To właśnie dzięki żywej i świadomie przyjętej wierze możemy wciąż na nowo dokonywać wyboru Chrystusa; do Niego wciąż przychodzić; u Niego szukać poczucia sensu i wartości każdego dnia, także w chorobie i cierpieniu; z Nim odkrywać co znaczy prawdziwie żyć; wreszcie w Nim odnajdywać Prawdę o nas samych, Drogę do Ojca i Życie, które już nigdy nie przeminie.
Bardzo serdecznie zapraszam Was, drodzy Parafianie od św. Józefa na wspólną rekolekcyjną drogę, w której będziemy odkrywać na nowo fundamenty naszego wyboru Chrystusa, wspólnie odpowiemy sobie na podstawowe pytania o Boga i Jego miłość. W nowych a zarazem niezmiernie trudnych czasach poszukajmy razem tego jedynego trwałego i dobrego fundamentu, na którym można się oprzeć i jedynie na którym warto budować swoje życie. Tym fundamentem jest Chrystus: Droga, Prawda i Życie. Niech On nas zgromadzi na wielkopostnych rekolekcjach w naszej Parafii w tym czasie dziękczynienia Bogu za 40 lat duchowego wzrostu tej wspólnoty.
Już dziś proszę Was o modlitwę o dary Ducha Świętego dla wszystkich przeżywających rekolekcje.

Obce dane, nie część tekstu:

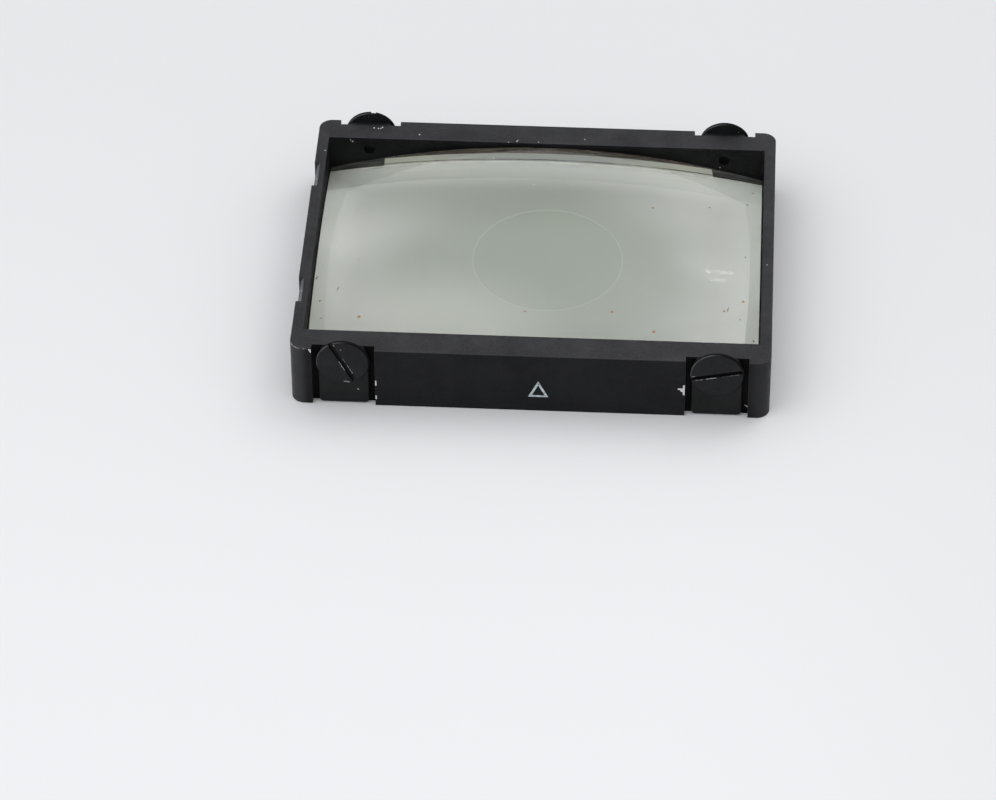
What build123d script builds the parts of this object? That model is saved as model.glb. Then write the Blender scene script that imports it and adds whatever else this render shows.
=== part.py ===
from build123d import *
import math
import os

# Interchangeable focusing screen of a 35 mm reflex camera.
# Millimetres. X runs along the long side, Y from the front long side to the rear one, +Z is up.
# The origin is the middle of the frame's underside, the face that the screen lies on.

# Frame: one rectangular rim of black anodised metal.
FRAME_LENGTH = 39.5
FRAME_DEPTH = 30.64
FRAME_HEIGHT = 5.9
SIDE_RIM = 0.94
LONG_RIM = 2.48
CORNER_RADIUS = 1.1
WINDOW_CORNER_RADIUS = 0.15
EDGE_BREAK = 0.04

# Rebate round the underside of the window, which the focusing plate stops against.
REBATE_STEP = 0.24

# Upright grooves for the clips, two on each long side.
SCREW_X = 15.35
SCREW_Z = 4.62
GROOVE_WIDTH = 5.2
GROOVE_DEPTH = 0.6
SLIDING_GAP = 0.02

# Clips: L-shaped straps that hang in the grooves and hook under the plate.
CLIP_WIDTH = 4.15
CLIP_THICKNESS = 0.38
CLIP_BOTTOM = 0.06
CLIP_TOP_DROP = 0.05
CLIP_CORNER_RADIUS = 0.4
CLIP_BEND_RADIUS = 0.14
FOOT_THICKNESS = 0.28
FOOT_WIDTH = 2.6
FOOT_REACH = 1.0
FOOT_SLOT_WIDTH = 3.5
FOOT_SLOT_HEIGHT = 0.6
PAD_THICKNESS = 0.06
PAD_WIDTH = 1.2
PAD_LENGTH = 0.8
PAD_GAP = 0.05

# Slotted screws with large flat heads, one through each clip.
HEAD_RADIUS = 2.2
HEAD_THICKNESS = 0.36
HEAD_BEVEL = 0.1
SHANK_RADIUS = 0.45
THREAD_HOLE_RADIUS = 0.5
CLIP_HOLE_RADIUS = 0.54
SHANK_RECESS = 0.5
SLOT_WIDTH = 0.40
SLOT_DEPTH = 0.25

# Where each screw's slot stands, in degrees from level, rising to the right as seen from the front.
SLOT_ANGLES = {
    "front_left": -63,
    "front_right": 12,
    "rear_left": 84,
    "rear_right": 20,
}

# Optical stack: a thin focusing plate, a gasket and a plano-convex condenser lens.
PLATE_THICKNESS = 0.4
PLATE_CLEARANCE = 0.05
GASKET_THICKNESS = 0.06
GASKET_WIDTH = 0.3
LENS_RADIUS = 63.7
LENS_APEX_Z = 6.87
LENS_END_GAP = 0.06
LENS_SIDE_GAP = 0.14
CIRCLE_RADIUS = 6.0
CIRCLE_LINE_WIDTH = 0.08
CIRCLE_LINE_DEPTH = 0.03

# Blackened packing strips between the lens and the long walls, one at each corner.
STRIP_LENGTH = 4.4
STRIP_THICKNESS = 0.12
STRIP_DROP = 0.12

# Two catch notches in the left side, sloped at the top.
NOTCH_Y = 7.7
NOTCH_LENGTH = 3.2
NOTCH_TOP_DEPTH = 0.48
NOTCH_FOOT_DEPTH = 0.2
NOTCH_SLOPE_HEIGHT = 0.4
NOTCH_HEIGHT = 1.6

# The centre circle and the index both stand a little right of the frame's middle.
OPTICAL_CENTRE_X = 0.7

# Engraved index triangle on the front, filled with white paint.
INDEX_Z = 2.35
INDEX_WIDTH = 1.7
INDEX_HEIGHT = 1.7
INDEX_STROKE = 0.2
INDEX_DEPTH = 0.12
INDEX_SINK = 0.02

# Sizes that follow from the ones above.
WINDOW_LENGTH = FRAME_LENGTH - 2 * SIDE_RIM
WINDOW_DEPTH = FRAME_DEPTH - 2 * LONG_RIM
REBATE_LENGTH = WINDOW_LENGTH + 2 * REBATE_STEP
REBATE_DEPTH = WINDOW_DEPTH + 2 * REBATE_STEP
PLATE_LENGTH = REBATE_LENGTH - 2 * PLATE_CLEARANCE
PLATE_DEPTH = REBATE_DEPTH - 2 * PLATE_CLEARANCE
LENS_LENGTH = WINDOW_LENGTH - 2 * LENS_END_GAP
LENS_DEPTH = WINDOW_DEPTH - 2 * LENS_SIDE_GAP
GROOVE_FLOOR_Y = FRAME_DEPTH / 2 - GROOVE_DEPTH
CLIP_BACK_Y = GROOVE_FLOOR_Y + SLIDING_GAP
CLIP_FACE_Y = CLIP_BACK_Y + CLIP_THICKNESS
HEAD_BACK_Y = CLIP_FACE_Y + SLIDING_GAP
HEAD_FACE_Y = HEAD_BACK_Y + HEAD_THICKNESS
WINDOW_WALL_Y = WINDOW_DEPTH / 2
FOOT_TIP_Y = WINDOW_WALL_Y - FOOT_REACH
FOOT_TOP_Z = CLIP_BOTTOM + FOOT_THICKNESS
PAD_TOP_Z = FOOT_TOP_Z + PAD_THICKNESS
PLATE_BOTTOM_Z = PAD_TOP_Z + PAD_GAP
PLATE_TOP_Z = PLATE_BOTTOM_Z + PLATE_THICKNESS
LENS_BOTTOM_Z = PLATE_TOP_Z + GASKET_THICKNESS

# The corners: +1 is right or rear, -1 is left or front.
CORNERS = {
    "front_left": (-1, -1),
    "front_right": (1, -1),
    "rear_left": (-1, 1),
    "rear_right": (1, 1),
}

BOTTOM_UP = (Align.CENTER, Align.CENTER, Align.MIN)


def block(x_range, y_range, z_range):
    """A plain block between two values on each axis, given in either order."""
    sizes = [abs(end - start) for start, end in (x_range, y_range, z_range)]
    middle = [(start + end) / 2 for start, end in (x_range, y_range, z_range)]
    return Pos(*middle) * Box(*sizes)


def rounded_slab(length, depth, bottom, top, radius):
    """A rectangular slab with rounded upright corners."""
    slab = Pos(0, 0, bottom) * Box(length, depth, top - bottom, align=BOTTOM_UP)
    return fillet(slab.edges().filter_by(Axis.Z), radius)


def rod_along_y(radius, x, z, y_start, y_end):
    """A cylinder whose axis runs along Y."""
    length = abs(y_end - y_start)
    return Pos(x, (y_start + y_end) / 2, z) * Rot(90, 0, 0) * Cylinder(radius, length)


def lens_ball():
    """The ball whose cap is the lens's domed face."""
    return Pos(0, 0, LENS_APEX_Z - LENS_RADIUS) * Sphere(LENS_RADIUS)


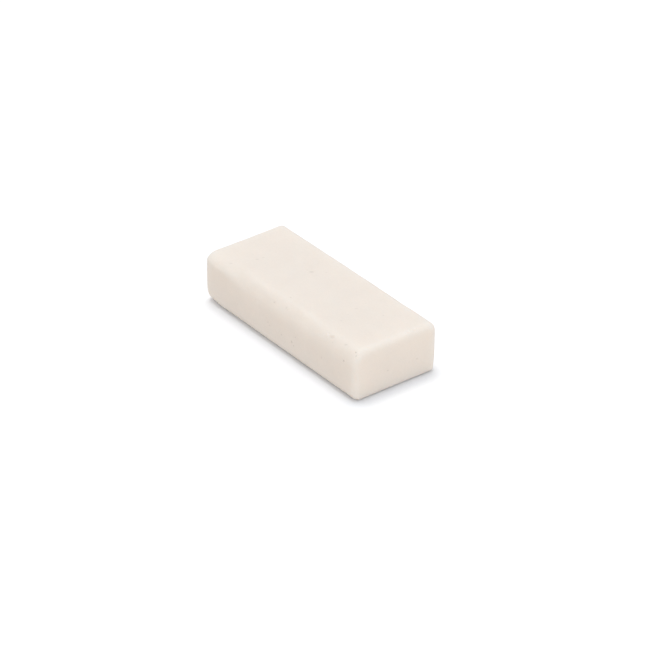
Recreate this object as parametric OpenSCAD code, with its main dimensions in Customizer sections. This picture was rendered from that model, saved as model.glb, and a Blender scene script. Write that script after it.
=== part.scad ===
// Plain moulded eraser: one block of thermoplastic rubber, lying on its largest face.
// The four long edges share one radius, and a smaller one runs round each end face.
// Where the two meet, each corner is a piece of a torus, smooth to all three faces.
// X is the length, Y the width and Z is up. The origin is the centre of the base.

/* [Block] */
// Length from end face to end face, along X
body_l = 45; // [36:0.5:65]
// Width across the two long sides, along Y
body_w = 18.5; // [14:0.5:26]
// Height from the base to the top face
body_h = 10; // [8:0.5:14]

/* [Edges] */
// Radius of the four long edges
long_edge_r = 1.8; // [1.5:0.1:3.5]
// Radius of the edge that runs round each end face
end_edge_r = 1.3; // [0.5:0.1:1.4]

/* [Hidden] */
$fn = 96;
cream = [0.95, 0.91, 0.87];

// How far the axes of the long edges lie from the block's middle
edge_axis_y = body_w / 2 - long_edge_r;
edge_axis_z = body_h / 2 - long_edge_r;

// A rectangle about the origin with a true arc at each corner
module rounded_rectangle(size_x, size_y, r) {
    square([size_x - 2 * r, size_y], center = true);
    square([size_x, size_y - 2 * r], center = true);
    for (side_x = [-1, 1], side_y = [-1, 1])
        translate([side_x * (size_x / 2 - r), side_y * (size_y / 2 - r)])
            circle(r);
}

// One long edge: a round bar along X, with the end edge's radius turned on both ends
module long_edge() {
    rotate([0, 90, 0])
        rotate_extrude()
            intersection() {
                rounded_rectangle(2 * long_edge_r, body_l, end_edge_r);
                translate([0, -body_l / 2])
                    square([long_edge_r, body_l]);
            }
}

// The block's full height, as wide as the axes of the long edges are apart
module upright_core() {
    rotate([90, 0, 0])
        linear_extrude(2 * edge_axis_y, center = true)
            rounded_rectangle(body_l, body_h, end_edge_r);
}

// The block's full width, as high as the axes of the long edges are apart
module flat_core() {
    linear_extrude(2 * edge_axis_z, center = true)
        rounded_rectangle(body_l, body_w, end_edge_r);
}

module eraser_block() {
    color(cream)
        translate([0, 0, body_h / 2])
            union() {
                upright_core();
                flat_core();
                for (side_y = [-1, 1], side_z = [-1, 1])
                    translate([0, side_y * edge_axis_y, side_z * edge_axis_z])
                        long_edge();
            }
}

eraser_block();
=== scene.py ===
"""Cream thermoplastic rubber eraser: one soft moulded block, lying on a pale floor.

Metres, in the part's own frame: X along the block, Y across it, Z up, origin at the base's centre.
"""

import math
import random

import bmesh
import bpy
import numpy as np
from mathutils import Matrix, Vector, noise


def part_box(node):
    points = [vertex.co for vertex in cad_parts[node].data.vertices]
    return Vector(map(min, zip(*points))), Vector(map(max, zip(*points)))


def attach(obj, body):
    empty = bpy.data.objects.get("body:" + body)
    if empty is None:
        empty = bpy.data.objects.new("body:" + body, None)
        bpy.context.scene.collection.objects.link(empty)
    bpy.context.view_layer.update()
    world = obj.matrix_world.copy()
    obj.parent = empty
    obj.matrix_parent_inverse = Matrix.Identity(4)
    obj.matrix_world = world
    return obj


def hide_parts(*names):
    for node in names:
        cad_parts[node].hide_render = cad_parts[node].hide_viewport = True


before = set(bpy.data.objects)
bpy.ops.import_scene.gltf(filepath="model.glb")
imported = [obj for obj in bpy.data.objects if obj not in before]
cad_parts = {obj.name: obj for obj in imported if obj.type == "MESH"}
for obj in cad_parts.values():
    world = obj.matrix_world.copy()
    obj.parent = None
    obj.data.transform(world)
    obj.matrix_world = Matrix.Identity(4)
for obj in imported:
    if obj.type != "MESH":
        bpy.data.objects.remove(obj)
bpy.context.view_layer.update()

MM = 0.001
BLOCK_LOW, BLOCK_HIGH = (Vector(corner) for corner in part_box("eraser_block"))
LENGTH, WIDTH, HEIGHT = BLOCK_HIGH - BLOCK_LOW

# ---------------------------------------------------------------- camera

CAMERA_AZIMUTH = math.radians(52.774)
CAMERA_ELEVATION = math.radians(31.244)
CAMERA_DISTANCE = 596.35 * MM
CAMERA_LENS = 182.77  # the lens and the sensor are in mm, as Blender takes them
CAMERA_SENSOR = 36.0
CAMERA_NEAREST = 10 * MM  # the camera sees from this far off
CAMERA_FARTHEST = 10_000 * MM  # up to this far
AIM_RIGHT = 1.125 * MM  # the view's middle lies this far right of the block's centre
AIM_DOWN = 2.705 * MM  # and this far below it


def add_camera():
    """The photograph's view: from the front right and above, through a long lens."""
    flat = math.cos(CAMERA_ELEVATION)
    back = Vector((
        math.sin(CAMERA_AZIMUTH) * flat,
        -math.cos(CAMERA_AZIMUTH) * flat,
        math.sin(CAMERA_ELEVATION),
    ))
    right = Vector((math.cos(CAMERA_AZIMUTH), math.sin(CAMERA_AZIMUTH), 0.0))
    up = back.cross(right)
    aim = Vector((0.0, 0.0, HEIGHT / 2)) + right * AIM_RIGHT - up * AIM_DOWN
    data = bpy.data.cameras.new("camera")
    data.lens = CAMERA_LENS
    data.sensor_width = CAMERA_SENSOR
    data.clip_start = CAMERA_NEAREST
    data.clip_end = CAMERA_FARTHEST
    camera = bpy.data.objects.new("camera", data)
    bpy.context.collection.objects.link(camera)
    camera.location = aim + back * CAMERA_DISTANCE
    camera.rotation_mode = "QUATERNION"
    camera.rotation_quaternion = (-back).to_track_quat("-Z", "Y")
    bpy.context.scene.camera = camera


add_camera()

# ---------------------------------------------------------------- light and floor

SKY_STRENGTH = 0.675

# Lamps, in degrees: compass angle (0 lights the long front side, 90 the +X end), lean from the
# vertical and angular size. The strength is how bright a white surface that faces the lamp
# looks, where 1 shows as plain white.
WHITE_LIGHT = (1.0, 1.0, 1.0)
COOL_LIGHT = (0.96, 1.0, 1.04)
LAMPS = {
    "key": dict(compass=258, lean=9, spread=24, strength=0.28, colour=WHITE_LIGHT),
    "end_fill": dict(compass=90, lean=78, spread=60, strength=0.127, colour=COOL_LIGHT),
    "corner_fill": dict(compass=50, lean=86, spread=20, strength=0.064, colour=WHITE_LIGHT),
}

FLOOR_SIZE = 6000 * MM
FLOOR_DROP = 0.01 * MM
FLOOR_BOUNCE = (0.855, 0.82, 0.79, 1.0)  # as it lights the block
FLOOR_OPEN = (1.105, 1.12, 1.145, 1.0)  # as the camera sees it away from the block
FLOOR_CONTACT = (0.77, 0.81, 0.865, 1.0)  # and where the block shuts it in
CONTACT_REACH = 4.4 * MM
CONTACT_SAMPLES = 4
# A point of the floor is shut in most by what stands on this side of it, so the contact shade
# lies mostly beside the near end and the front. In degrees, as for the lamps.
CONTACT_COMPASS = 250
CONTACT_LEAN = 60


def add_world():
    """An even white sky, which the camera sees as plain white."""
    world = bpy.data.worlds.new("studio")
    world.use_nodes = True
    nodes, links = world.node_tree.nodes, world.node_tree.links
    nodes.clear()
    path = nodes.new("ShaderNodeLightPath")
    strength = nodes.new("ShaderNodeMapRange")
    strength.inputs["To Min"].default_value = SKY_STRENGTH
    strength.inputs["To Max"].default_value = 1.0
    background = nodes.new("ShaderNodeBackground")
    background.inputs["Color"].default_value = (1.0, 1.0, 1.0, 1.0)
    out = nodes.new("ShaderNodeOutputWorld")
    links.new(path.outputs["Is Camera Ray"], strength.inputs["Value"])
    links.new(strength.outputs["Result"], background.inputs["Strength"])
    links.new(background.outputs["Background"], out.inputs["Surface"])
    bpy.context.scene.world = world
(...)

W sposób szczególny pokornie proszę o tę modlitwę osoby chore i cierpiące, które być może nie będą mogły przyjść do kościoła, a których duchowa jedność z nami ma wielką wartość i niesie ze sobą wielkie duchowe owoce. Zjednoczmy się jako wspólnota parafialna właśnie na modlitwie. Niech ona będzie dla nas źródłem nadziei, że Bóg jest blisko i daje wciąż ogrom swoich łask, dla tych, którzy do Niego się zwracają.